Guilt market

Tuesday is game night, so I hoped to flip through a couple of articles and come back with a snappy readers digest. Maybe some original material.

My chosen topic: Why do we feel guilty when we enjoy narratives through movies, television, video games, but not when we read books? Seems like a pretty universal experience.

I was surprised that no body of literature exists on the subject that was quickly Google searchable. I found an Atlantic article about Americans’ perennial guilt about watching TV. And I remembered some pieces of Steven Johnson’s Everything Bad is Good for You, which argues, among other things, that books would be viewed with suspicion if they were invented after video games somehow. That argument is mostly about how new media is also good, not the reverse: why reading is better. As far as I remember.

In fact, “why reading is better” is mostly how that question got phrased online. People wondered why reading is better than television, like it was a mathematical principle they just didn’t understand. Others were there to answer them. “It engages the imagination.” “It takes longer to read a book than watch a movie.”

Those things are true, but I wonder why they’re considered advantages and not differences. One centerpoint of TV guilt comes from parents feeling the need to “sneak away” from family duties if they want to watch an hour episode of TV. In that case, isn’t it more of an advantage to have a shorter platform than books?

A plausible explanation, in my opinion, would be that reading and writing are just older than those other media. They’ve had time to mature. One note the Atlantic article makes about TV guilt is that marketers discovered shows with a seemingly intellectual center do better in the “guilt market.” Hence the procedural crime drama, which Steven Johnson describes as setting of the explosion in smart TV (so to say).

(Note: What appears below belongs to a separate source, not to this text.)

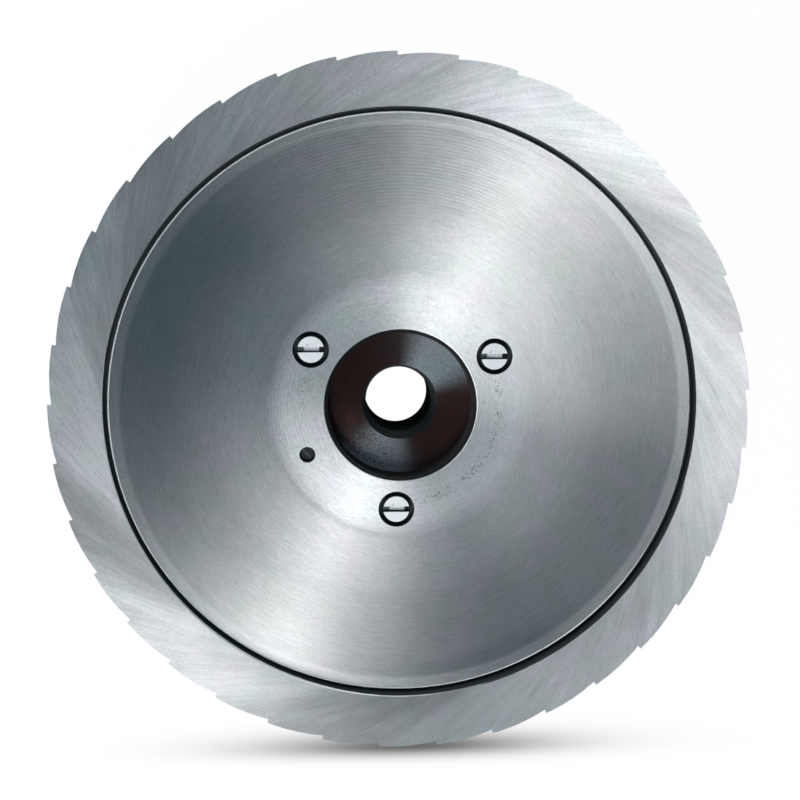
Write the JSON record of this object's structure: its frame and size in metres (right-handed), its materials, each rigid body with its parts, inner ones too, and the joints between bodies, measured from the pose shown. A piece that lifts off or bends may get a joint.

(Aside) Writing tip: all you need to start developing ideas of your own is to read two things and then smash them together. Flint, meet steel. He-Man action figure, meet Hot Wheel truck.

Early novels, as far as I understand them, weren’t particularly complex. I’ll tell you about Lucian of Samosata’s A True Story some other time, but I think it’s basically unreadable. It took novels a while to sort themselves out.

(Aside) I thought I was onto something: shousetsu, the word for “novel” in Japanese, uses the characters for “small” and “rumor.” I thought I was onto something, like the etymology of this word expresses some suspicion about the novel format. Alas, I don’t think that’s what’s happening here. It did let me stumble into the “cell phone novel,” though, which I am over the moon to explore.

Unfortunately, I’ll leave it — and the guilt market — for another time. I’m going to go enjoy game night. And I’m going to feel great about it.